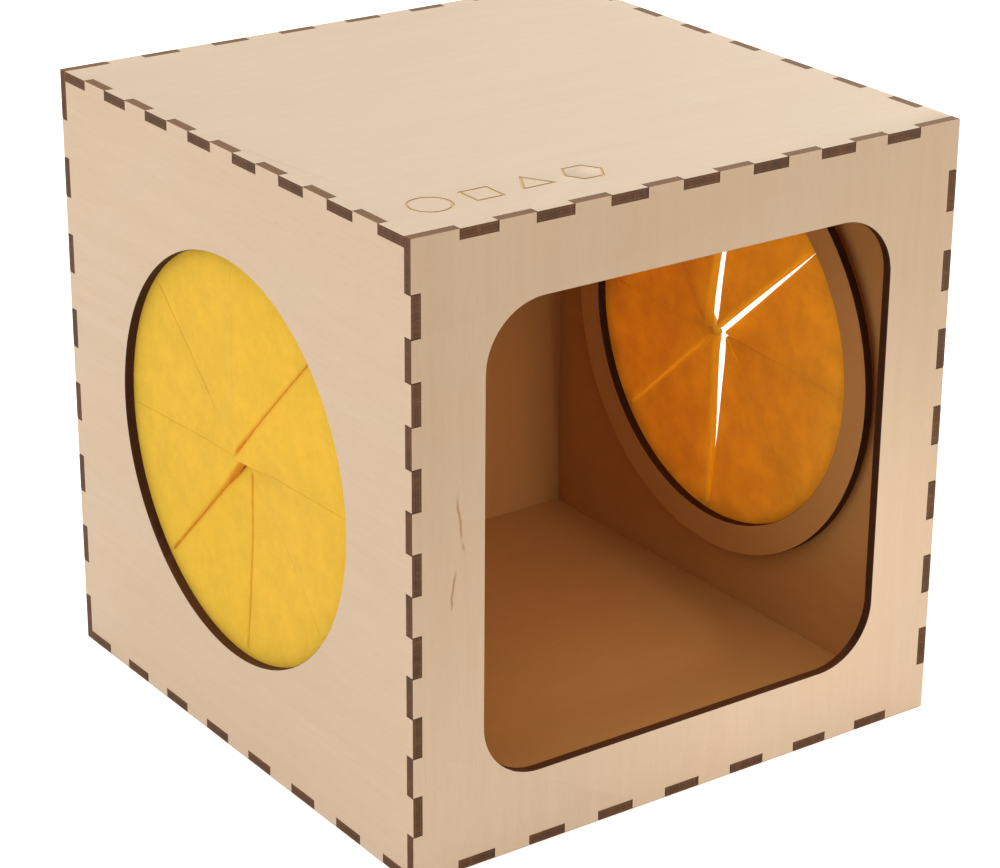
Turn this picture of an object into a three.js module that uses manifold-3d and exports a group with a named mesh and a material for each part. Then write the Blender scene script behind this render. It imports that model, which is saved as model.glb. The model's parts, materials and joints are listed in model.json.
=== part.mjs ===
// Sensory box: a cube of laser-cut plywood held together by finger joints. Each side wall has a
// round hand hole, closed by a felt disc that is slit into eight flaps and clamped behind the
// hole by a plywood ring. The front wall has a rounded window.
//
// Millimetres, +Z up. The origin is the centre of the base, and the window faces -Y.
import * as THREE from "three";
import { mergeVertices } from "three/addons/utils/BufferGeometryUtils.js";
import Module from "manifold-3d";

// Driving dimensions.
const SIDE = 250; // the cube's outer edge
const PLY = 4; // plywood thickness
const FINGERS = 15; // equal fingers along each inner edge
const FIT = 0.1; // clearance that the laser's kerf leaves between glued panels
const HOLE_RADIUS = 82; // hand hole, and the bore of the ring behind it
const RING_RADIUS = 95; // outside of the clamping ring
const FELT = 4; // felt thickness
const FELT_RADIUS = 90; // outside of the felt disc, hidden between the wall and the ring
const GLUE_GAP = 0.3; // on each side of the felt, and between a flap and its rim
const FLAPS = 8; // flaps that the slits make in each disc
const SLIT_REACH = 80; // centre of the disc to the end of each slit
const SLIT_WIDTH = 1.2; // running clearance between two flaps
const DISC_TURN = { left: -2, right: -3 }; // degrees that each disc sits off true in its hole
const WINDOW_SIDE = 187.5;
const WINDOW_CORNER = 25;
const ENGRAVED_DEPTH = 0.4;
const ENGRAVED_LINE = 0.8; // width of an engraved line
const MOTIF_RADIUS = 8.5; // each engraved outline's outer radius
const MOTIF_PITCH = 22; // centre to centre of the engraved outlines
const MOTIF_START = [-99, -98]; // centre of the first outline, from the top panel's middle
const MOTIF_CIRCLE_SIDES = 40; // facets of the engraved circle

// Worked out from them.
const HALF = SIDE / 2;
const CAVITY_HALF = HALF - PLY; // from the centre to a panel's inner face
const INNER = CAVITY_HALF - FIT; // a panel's own square, clear of its neighbours' faces
const FINGER = (2 * CAVITY_HALF) / FINGERS;
const FLAP_ANGLE = (2 * Math.PI) / FLAPS;
const HINGE_REACH = SLIT_REACH * Math.cos(FLAP_ANGLE / 2); // centre to the line a flap folds on
const ROUND_STEPS = 64; // half the facets of a hole or ring
const CORNER_STEPS = 16; // facets of each window corner
const BARREL_STEPS = 8; // facets of a flap's rounded folding edge
const SAME_POINT = FIT / 4; // outline points closer together than this count as one
const QUARTER_TURN = Math.PI / 2;

const plywood = new THREE.MeshStandardMaterial({ color: 0xdcc3a4, roughness: 0.72, metalness: 0 });
const felt = new THREE.MeshStandardMaterial({ color: 0xf0c143, roughness: 0.95, metalness: 0 });

const wasm = await Module();
wasm.setup();

const box = new THREE.Group();

// ---------------------------------------------------------------- shapes and solids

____

— Work to be completed —
Repeat the preceding lines exactly, please, every one of them.

— Finished task —
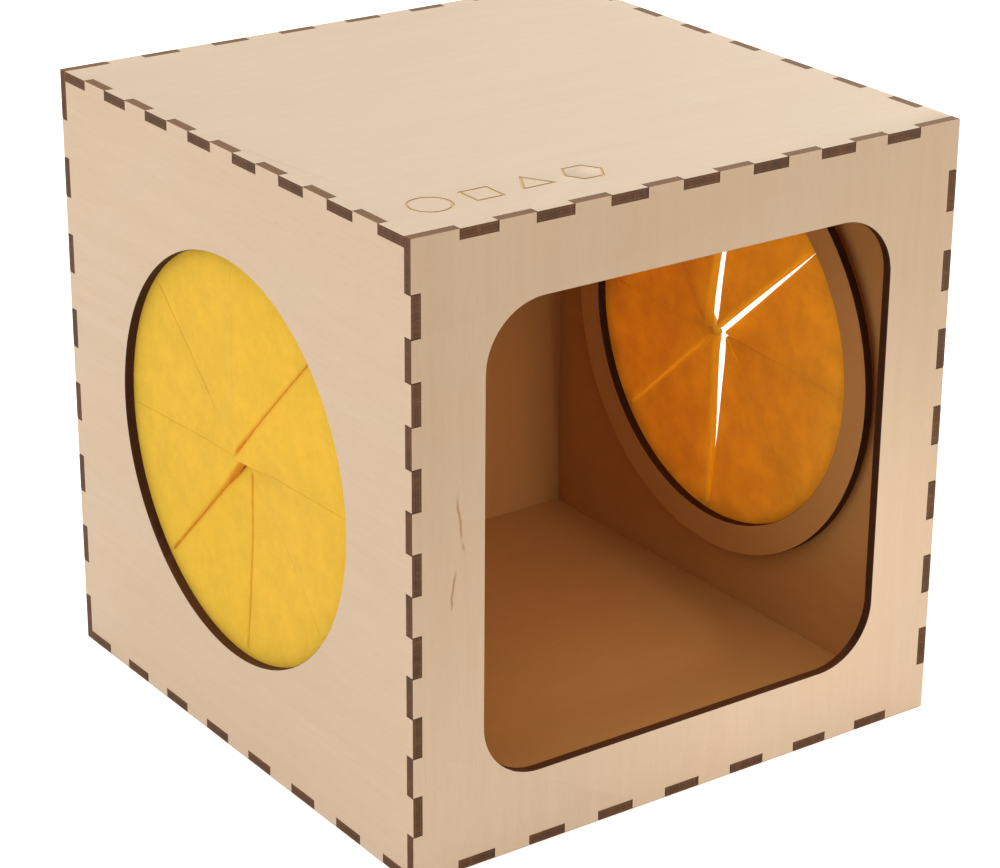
Turn this picture of an object into a three.js module that uses manifold-3d and exports a group with a named mesh and a material for each part. Then write the Blender scene script behind this render. It imports that model, which is saved as model.glb. The model's parts, materials and joints are listed in model.json.
=== part.mjs ===
// Sensory box: a cube of laser-cut plywood held together by finger joints. Each side wall has a
// round hand hole, closed by a felt disc that is slit into eight flaps and clamped behind the
// hole by a plywood ring. The front wall has a rounded window.
//
// Millimetres, +Z up. The origin is the centre of the base, and the window faces -Y.
import * as THREE from "three";
import { mergeVertices } from "three/addons/utils/BufferGeometryUtils.js";
import Module from "manifold-3d";

// Driving dimensions.
const SIDE = 250; // the cube's outer edge
const PLY = 4; // plywood thickness
const FINGERS = 15; // equal fingers along each inner edge
const FIT = 0.1; // clearance that the laser's kerf leaves between glued panels
const HOLE_RADIUS = 82; // hand hole, and the bore of the ring behind it
const RING_RADIUS = 95; // outside of the clamping ring
const FELT = 4; // felt thickness
const FELT_RADIUS = 90; // outside of the felt disc, hidden between the wall and the ring
const GLUE_GAP = 0.3; // on each side of the felt, and between a flap and its rim
const FLAPS = 8; // flaps that the slits make in each disc
const SLIT_REACH = 80; // centre of the disc to the end of each slit
const SLIT_WIDTH = 1.2; // running clearance between two flaps
const DISC_TURN = { left: -2, right: -3 }; // degrees that each disc sits off true in its hole
const WINDOW_SIDE = 187.5;
const WINDOW_CORNER = 25;
const ENGRAVED_DEPTH = 0.4;
const ENGRAVED_LINE = 0.8; // width of an engraved line
const MOTIF_RADIUS = 8.5; // each engraved outline's outer radius
const MOTIF_PITCH = 22; // centre to centre of the engraved outlines
const MOTIF_START = [-99, -98]; // centre of the first outline, from the top panel's middle
const MOTIF_CIRCLE_SIDES = 40; // facets of the engraved circle

// Worked out from them.
const HALF = SIDE / 2;
const CAVITY_HALF = HALF - PLY; // from the centre to a panel's inner face
const INNER = CAVITY_HALF - FIT; // a panel's own square, clear of its neighbours' faces
const FINGER = (2 * CAVITY_HALF) / FINGERS;
const FLAP_ANGLE = (2 * Math.PI) / FLAPS;
const HINGE_REACH = SLIT_REACH * Math.cos(FLAP_ANGLE / 2); // centre to the line a flap folds on
const ROUND_STEPS = 64; // half the facets of a hole or ring
const CORNER_STEPS = 16; // facets of each window corner
const BARREL_STEPS = 8; // facets of a flap's rounded folding edge
const SAME_POINT = FIT / 4; // outline points closer together than this count as one
const QUARTER_TURN = Math.PI / 2;

const plywood = new THREE.MeshStandardMaterial({ color: 0xdcc3a4, roughness: 0.72, metalness: 0 });
const felt = new THREE.MeshStandardMaterial({ color: 0xf0c143, roughness: 0.95, metalness: 0 });

const wasm = await Module();
wasm.setup();

const box = new THREE.Group();

// ---------------------------------------------------------------- shapes and solids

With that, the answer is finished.